Do not rely on this tool as the sole basis for a full building energy audit. It models window heat transfer only — not air infiltration around frames, thermal bridging through sills, or solar gain differences by orientation. If windows account for a small fraction of your bill because your home has other major inefficiencies (poor attic insulation, older HVAC), window replacement savings will be lower than projected. A professional energy audit captures the full picture.
Common Mistakes
Why results sometimes look wrong
Mistake: Using the sticker price, not the installed price. Window manufacturers advertise per-unit costs that exclude labor, disposal, trim work, and finishing. Total installed cost is typically 1.5 to 2 times the window unit price alone. Entering the product cost only makes payback look shorter than it actually is.
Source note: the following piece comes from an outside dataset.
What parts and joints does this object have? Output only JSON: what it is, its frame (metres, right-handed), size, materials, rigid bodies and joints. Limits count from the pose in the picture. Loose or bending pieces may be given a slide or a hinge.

Mistake: Expecting windows to fully offset heating costs. Windows reduce the rate of heat transfer — they do not eliminate it. Even the best triple-pane window loses more heat per square foot than an insulated wall. Homeowners who replace windows and then keep the thermostat higher end up capturing little of the projected savings.
Mistake: Ignoring the current window condition. A double-pane window with a broken seal (visible fogging between panes) performs no better than single pane. If your existing windows have seal failures, their effective U-factor is much worse than the rating suggests, and the real savings from replacement will be higher than the calculator shows using the standard double-pane baseline.
The Math
Worked examples and deeper derivation
The efficiency gain is calculated as the percentage reduction in U-factor between your old and new windows: (U_old - U_new) / U_old * 100. A move from single pane (U=1.10) to double low-e gas (U=0.27) represents about 75% reduction in heat transfer rate through the window assembly.
Annual savings = (monthly energy bill * 12) * (window loss fraction / 100) * (efficiency gain / 100). So a $185/month bill, 25% window fraction, and 75% efficiency gain gives: $2,220 * 0.25 * 0.75 = $416 per year. The tool uses real U-factor benchmarks for each window category rather than asking you to enter U-values directly.
Payback period = (total installed cost - rebates) / annual savings. Twenty-year net savings = (annual savings * 20) - net cost. The 20-year horizon matches the typical useful life of a quality window installation, giving you a lifetime financial picture rather than just a break-even date.
Expert Unlock
The thing most explanations skip
The U-factor benchmarks in this tool represent center-of-glass performance under standard laboratory conditions. Real-world performance is lower because the edge seal, frame, and installation quality all degrade the effective thermal resistance. A window rated U=0.27 may perform closer to U=0.32 in practice, which compresses the savings gap versus a U=0.35 product. For large commercial projects or cold-climate premium builds, specifying the whole-unit U-factor (not just the glass unit) and factoring in frame material conductivity (vinyl vs. aluminum vs. fiberglass) gives a more accurate model than any residential calculator can provide.